Очень скоро Толкин на волне небывалого для него творческого подъема уже добавлял новые и новые стихотворения к своему корпусу текстов. «В результате “совета”, – рассказывал Толкин Дж. Б. Смиту, – я обрел голос для выражения всего того, что до сих пор сдерживалось и накапливалось, для меня словно открылись необозримые горизонты». Картина «Земля Похья», написанная через два дня после Рождества, передает это неожиданно приподнятое настроение в разгар темных времен: она иллюстрирует эпизод из «Калевалы», когда Солнце и Луна, привлеченные дивной игрой волшебника Вяйнямёйнена на кантеле, устраиваются на ветвях трех деревьев, заливая обледеневшие пустоши светом.
Толкин опять увлекся финским языком, и язык этот сыграл самую что ни на есть продуктивную роль в творческом прорыве.

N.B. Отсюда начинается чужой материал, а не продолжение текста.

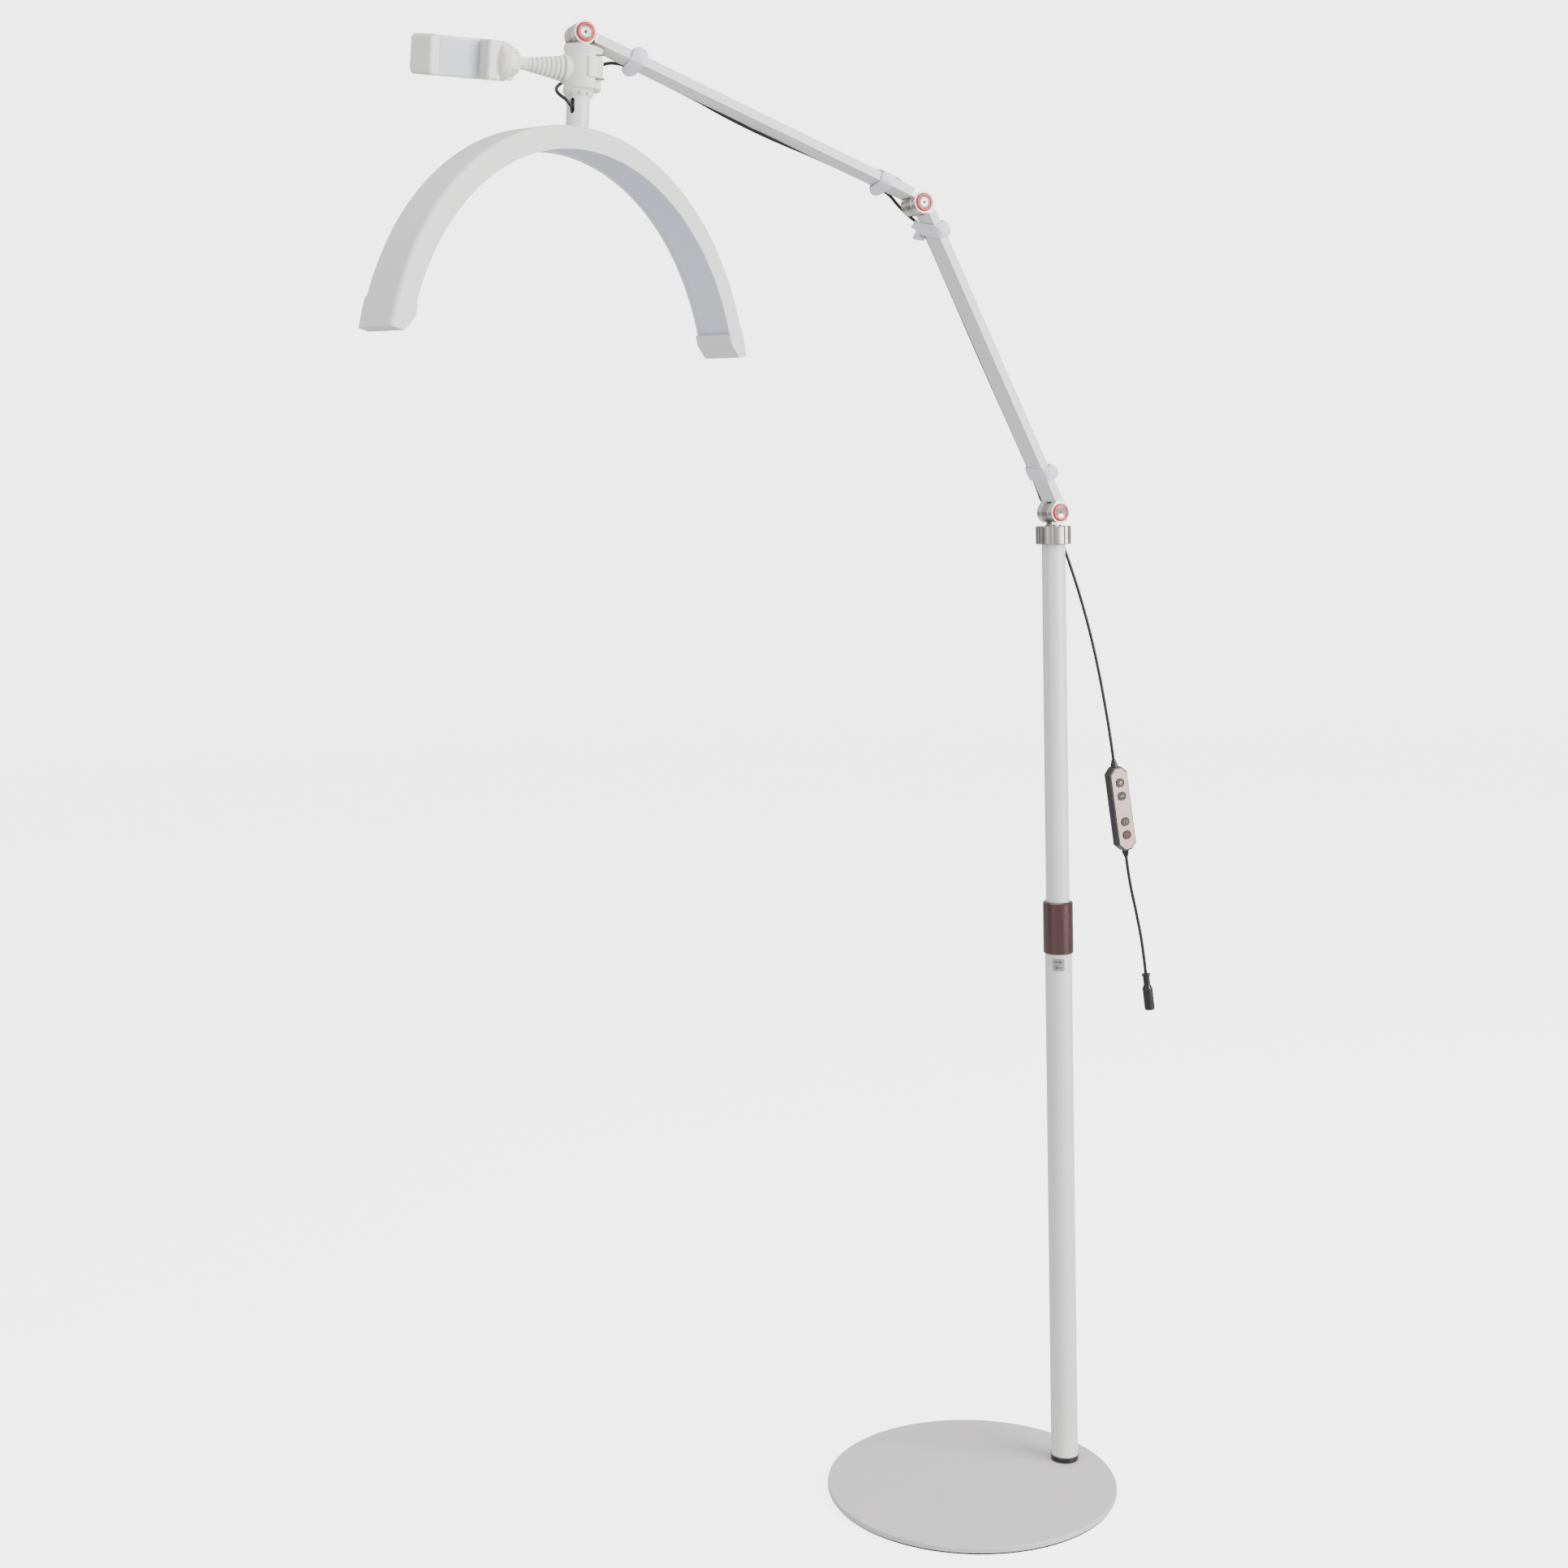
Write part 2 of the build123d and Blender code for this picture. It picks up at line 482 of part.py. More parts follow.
# ---- Phone holder ------------------------------------------------------------------------
def phone_sleeve():
    shift = Pos(SLEEVE_SHIFT[0], SLEEVE_SHIFT[1], 0)
    body = shift * rod(SLEEVE_RADIUS, -60, -10)
    body = fillet(body.edges().group_by(Axis.Z)[0], 2.0)
    rim = turned([(0, -20), (SLEEVE_RADIUS - 0.2, -20), (SLEEVE_RADIUS + 1.3, -16),
                  (SLEEVE_RADIUS + 1.3, -10), (0, -10)])
    crown = turned([(0, -66.5), (14.6, -66.5), (17.0, -61), (17.0, -59), (0, -59)])
    body += shift * rim + crown
    for k in range(10):
        body -= Rot(0, 0, 36 * k) * block((10, 20), (-1.4, 1.4), (-67, -63.2))
    body -= Pos(0, 0, -14.2) * Rot(0, 5, 0) * block((-60, 60), (-60, 60), (0, 40))
    body -= rod(STEM_RADIUS + RUNNING_GAP, -70, -5) + rod(13.4, -18.5, -5)
    boss = shift * Rot(0, 0, -104) * (Pos(0, 0, -36) * along_x(rod(8, 15, SLEEVE_RADIUS + 5)))
    boss &= shift * rod(SLEEVE_RADIUS + 0.3, -60, -10)
    body += boss - rod(17, -60, -10)
    pin_line = Rot(0, 0, -24.7) * along_x(rod(1.1, 8, 24.5))
    pins = [shift * (Pos(-5.4, -11.8, z) * pin_line) for z in (-24.0, -49.6)]
    for pin in pins:
        body -= pin
    write("phone_sleeve", place(HEAD, body))
    write("latch_pins", *(place(HEAD, pin) for pin in pins))

    shell = ring(SLEEVE_RADIUS + 2.2, SLEEVE_RADIUS + 0.45, -47.6, -26.0)
    fan = [(60 * cos(radians(a)), 60 * sin(radians(a))) for a in (-93, -65, -38)]
    wedge = Polyline((0, 0), *fan, close=True)
    shell &= Pos(0, 0, -50) * extrude(make_face(wedge), 30)
    barrel = Pos(*FLAP_HINGE, 0) * rod(1.1, -47.6, -26.0)
    write("latch_flap", place(HEAD, shift * (shell + barrel)))


def phone_neck():
    """Ribbed cone from the sleeve to the ball; X runs outwards and the ball is the origin."""
    base_x, tip_x = -66.0, -6.0

    def radius(x):
        return 6.0 + 7.6 * ((-x - 12) / 50) ** 1.15 if x < -12 else 6.0
    points = [(base_x - 4, 0), (base_x - 4, 15.3), (-63.6, 15.3), (-62.6, 14.6)]
    rib, groove, core = 3.2, 1.8, 0.74
    x = -62.6
    for k in range(8):
        points += [(x, radius(x) * core), (x + groove, radius(x + groove) * core),
                   (x + groove, radius(x + groove)), (x + groove + rib, radius(x + groove + rib))]
        x += groove + rib
    points += [(x, radius(x) * 0.95), (-12, 6.0), (tip_x, 6.0), (tip_x, 0)]
    neck = turned_x(points) + Sphere(BALL_RADIUS)
    cut = place(HEAD, Pos(SLEEVE_SHIFT[0], SLEEVE_SHIFT[1], 0) * rod(SLEEVE_RADIUS, -90, 0))
    write("phone_neck", place(NECK, neck) - cut)


def ball_joint():
    opening = -3.8
    keep = block((opening, 30), (-30, 30), (-30, 30))
    liner = (Sphere(11.0) - Sphere(BALL_RADIUS + 0.06)) & keep
    write("ball_liner", place(NECK, liner))
    nut = turned_x([(-10, 0), (-10, 13.6), (-3.5, 17.0), (4.3, 17.0), (4.3, 0)])
    for k in range(6):
        wing = block((-5.5, 4.3), (-2.6, 2.6), (10, 19.3))
        nut += Rot(60 * k + 12, 0, 0) * chamfer(wing.edges().group_by(Axis.Z)[-1], 1.0)
    nut -= turned_x([(-11, 0), (-11, 10.6), (-4, 15.1), (5, 15.1), (5, 0)])
    write("ball_nut", place(CLIP, nut))


def phone_clip():
    """Fixed jaw with its housing, and the sprung jaw that slides out along X."""
    half = CLIP_HALF_WIDTH
    dome = turned_x([(-3.8, 0), (-3.8, 15.0), (4.5, 15.0), (4.5, 20.6), (8.0, 20.6), (12.8, 18.6), (12.8, 0)])
    dome -= Sphere(11.05)
    housing = block((12.7, 97), (-13, 9), (-half, half))
    housing = fillet(housing.edges().filter_by(Axis.X), 2.5)
    housing -= block((34, 98), (-10, 5), (-17, 17))
    jaw = block((30, 38), (5, 28), (-half, half))
    jaw = fillet(jaw.edges().filter_by(Axis.X).group_by(Axis.Y)[-1], 3.0)
    write("clip_body", place(CLIP, dome + housing + jaw))
    pad = block((38, 39.6), (9.6, 27), (-18.5, 18.5))
    for k in range(12):
        pad -= block((39.1, 40), (9, 28), (-17.6 + 3.1 * k, -16.6 + 3.1 * k))
    write("clip_fixed_pad", place(CLIP, pad))

    end = block((97.3, 109.5), (-13, 28), (-half, half))
    end = fillet(end.edges().filter_by(Axis.Y).group_by(Axis.X)[-1], 6.0)
    end = fillet(end.edges().filter_by(Axis.Z).group_by(Axis.X)[-1], 2.5)
    end = fillet(end.edges().filter_by(Axis.Z).group_by(Axis.X)[0].sort_by(Axis.Y)[-1], 2.0)
    sled = block((45, 97.5), (0.5, 4.6), (-16.4, 16.4)) + block((62, 65), (-9, 2), (-5, 5))
    write("clip_jaw", place(CLIP, end + sled))
    sliding_pad = block((95.7, 97.3), (9.8, 27), (-18.5, 18.5))
    for k in range(12):
        sliding_pad -= block((95, 96.2), (9, 28), (-17.6 + 3.1 * k, -16.6 + 3.1 * k))
    write("clip_jaw_pad", place(CLIP, sliding_pad))
    coils, pitch = 12, 2.25
    outline = [(0, 2.0)]
    for k in range(coils):
        outline += [(pitch * k, 2.5), (pitch * (k + 0.5), 3.0)]
    outline += [(pitch * coils, 2.5), (pitch * coils, 2.0)]
    spring = Pos(34.6, -5.2, 0) * turned_x(outline)
    write("clip_spring", place(CLIP, spring))


# ---- Free lead with its controller and socket --------------------------------------------
def octagon(width, length, corner):
    return chamfer(Rectangle(width, length).vertices(), corner)


def controller():
    half = CONTROL_LENGTH / 2
    outer = prism(octagon(CONTROL_WIDTH, CONTROL_LENGTH, 7.5), -CONTROL_DEPTH / 2, CONTROL_DEPTH / 2)
    outer = chamfer(outer.edges().group_by(Axis.Y)[-1], 2.0)
    outer -= prism(octagon(20, 92, 6.5), -8, 5)
    write("controller_body", place(CONTROL, outer))
    face = prism(octagon(CONTROL_WIDTH - 3, CONTROL_LENGTH - 4, 6.8), -8.0, -CONTROL_DEPTH / 2)
    for z in BUTTON_PLACES.values():
        face -= Pos(0, 0, z) * prism(octagon(11.6, 10.6, 3.0), -10, -5)
    write("controller_face", place(CONTROL, face))
    board = block((-9, 9), (-1.0, 0.6), (-39.5, 39.5))
    posts = [block((-3, 3), (0.6, 5.0), (z - 2, z + 2)) for z in (-36, 36)]
    write("controller_board", place(CONTROL, board + posts[0] + posts[1]))
    for name, z in BUTTON_PLACES.items():
        cap = prism(octagon(11.0, 10.0, 2.8), -9.2, -2.4) + prism(octagon(13, 12, 3.0), -6.6, -5.6)
        write(name, place(CONTROL, Pos(0, 0, z) * cap))
    sleeve = turned([(0, half), (4.6, half), (4.2, half + 3), (2.7, half + RELIEF_LENGTH), (0, half + RELIEF_LENGTH)])
    write("controller_reliefs", place(CONTROL, sleeve), place(CONTROL, mirror(sleeve, Plane.XY)))


def leads():
    reach = CONTROL_LENGTH / 2 + RELIEF_LENGTH
    top = point_in(CONTROL, (0, 0, reach))
    bottom = point_in(CONTROL, (0, 0, -reach))
    upper = [LEAD_START] + [Vector(*p) for p in LEAD_UPPER] + [point_in(CONTROL, (0, 0, reach + 24)), top]
    write("lead_upper", route(upper, CABLE_RADIUS, "lead to the controller"))
    lower = [bottom, point_in(CONTROL, (0, 0, -reach - 20))] + [Vector(*p) for p in LEAD_LOWER]
    write("lead_lower", route(lower, CABLE_RADIUS, "lead to the socket"))
    down = (lower[-1] - lower[-2]).normalized()
    frame = Plane(origin=lower[-1], z_dir=-down)
    profile = [(0, 0), (5.2, 0), (5.2, -2.4), (4.2, -3.2)]
    for k in range(3):
        z = -3.2 - 3.4 * k
        profile += [(4.2, z - 2.2), (3.6, z - 2.2), (3.6, z - 3.4), (4.2, z - 3.4)]
    profile += [(4.4, -14.2), (6.2, -18.5), (6.2, -43.5), (5.6, -44.5), (0, -44.5)]
    body = turned(profile) - rod(2.8, -45, -35)
    write("lead_socket", place(frame, body))
    return Plane(origin=point_in(frame, (0, 0, -44.5)), x_dir=frame.x_dir, z_dir=frame.z_dir)


stand()
mast()
swivel_post()
arms()
crossing_cables()
head_fork()
arch()
stem()
phone_sleeve()
phone_neck()
ball_joint()
phone_clip()
controller()
SOCKET_END = leads()

for name, frame in (("lower arm", LOWER_ARM), ("upper arm", UPPER_LINE), ("head", HEAD), ("arch", ARCH),
                    ("clip", CLIP), ("neck", NECK), ("controller", CONTROL), ("socket", SOCKET_END)):
    print(name, "origin", [round(v, 3) for v in frame.origin], "x", [round(v, 5) for v in frame.x_dir],
          "z", [round(v, 5) for v in frame.z_dir])
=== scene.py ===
"""Visual model of the half-moon salon lamp: finishes, cables, ties and fine detail on the CAD frame."""
import json
from math import cos, pi, radians, sin, sqrt

import bmesh
import bpy
from mathutils import Matrix, Vector


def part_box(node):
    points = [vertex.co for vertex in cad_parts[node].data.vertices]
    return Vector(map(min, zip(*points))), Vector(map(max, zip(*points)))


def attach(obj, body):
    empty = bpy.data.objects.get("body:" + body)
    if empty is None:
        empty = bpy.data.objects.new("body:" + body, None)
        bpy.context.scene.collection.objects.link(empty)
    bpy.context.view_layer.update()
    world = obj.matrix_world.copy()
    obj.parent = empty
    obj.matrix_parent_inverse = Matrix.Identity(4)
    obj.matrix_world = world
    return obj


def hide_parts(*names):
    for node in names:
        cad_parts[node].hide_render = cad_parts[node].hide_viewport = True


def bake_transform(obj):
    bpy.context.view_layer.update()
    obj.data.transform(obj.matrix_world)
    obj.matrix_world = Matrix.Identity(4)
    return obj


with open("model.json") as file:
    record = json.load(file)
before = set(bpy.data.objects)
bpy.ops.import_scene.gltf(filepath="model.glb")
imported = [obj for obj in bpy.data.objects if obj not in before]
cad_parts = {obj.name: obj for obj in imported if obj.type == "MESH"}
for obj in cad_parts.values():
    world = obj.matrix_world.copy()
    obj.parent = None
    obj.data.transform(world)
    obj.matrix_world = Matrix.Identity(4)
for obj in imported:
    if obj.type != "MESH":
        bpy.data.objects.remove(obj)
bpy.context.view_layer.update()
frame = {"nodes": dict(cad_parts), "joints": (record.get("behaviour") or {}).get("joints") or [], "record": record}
MM = 0.001

# ---- Driving dimensions, in millimetres --------------------------------------------------
# Each arm's length between its pivots, and how far the bars lie above the pivots' line at the elbow.
LOWER_ARM_LENGTH = 401.0
UPPER_ARM_LENGTH = 441.0
BAR_OFFSET = 6.0
# A knuckle's flat face, from the middle plane of the arm.
CHEEK_FACE = 16.5

# The supply cable lies on the far side of the bar, a little below the bar's middle line.
CABLE_DIAMETER = 3.8
CABLE_SIDE = 17.2
CABLE_INSET = 2.4
# The stretch along an arm starts this far past one pivot and stops this far short of the next.
TIED_FROM = 62.0
LOWER_TIED_STOP = 52.0
UPPER_TIED_STOP = 80.0

# Ties: their places along each arm, their size, the half sizes within which they lie flat on the
# bar, and how strongly their edges curl where they stand off it.
LOWER_TIES = (50.0, 366.0)
UPPER_TIES = (50.0, 374.0)
TIE_WIDTH = 16.5
TIE_THICKNESS = 1.1
TIE_SNUG = Vector((7.2, 16.2, 0))
TIE_CROWN = 0.85


# ---- Frames taken from the joints --------------------------------------------------------
joint = {j["name"]: j for j in frame["joints"]}


def pivot(name):
    return Vector(joint[name]["pos_m"])


def along(name):
    return Vector(joint[name]["axis"])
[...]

Когда Толкин зашел в библиотеку колледжа за книгой Чосера, чтобы продолжить изучение английской филологии во время рождественских каникул, он заодно взял снова «Финскую грамматику» Элиота. И погрузился в нее с головой, но не для того, чтобы поупражняться в финском; скорее, финский должен был придать форму языку, который Толкин надеялся создать. Язык «Калевалы» давно уже понемногу вытеснял готский, некогда главенствовавший в его филологическом сердце. В какой-то момент, с наступлением 1915 года, Толкин достал тетрадку, в которой, по всей видимости, набрасывал разные составляющие гаутиска, и повычеркивал все старые записи, приготовившись начать с чистого листа. Он опробовал несколько вариантов названия для нового языка и, наконец, остановился на «квенья» [Qenya].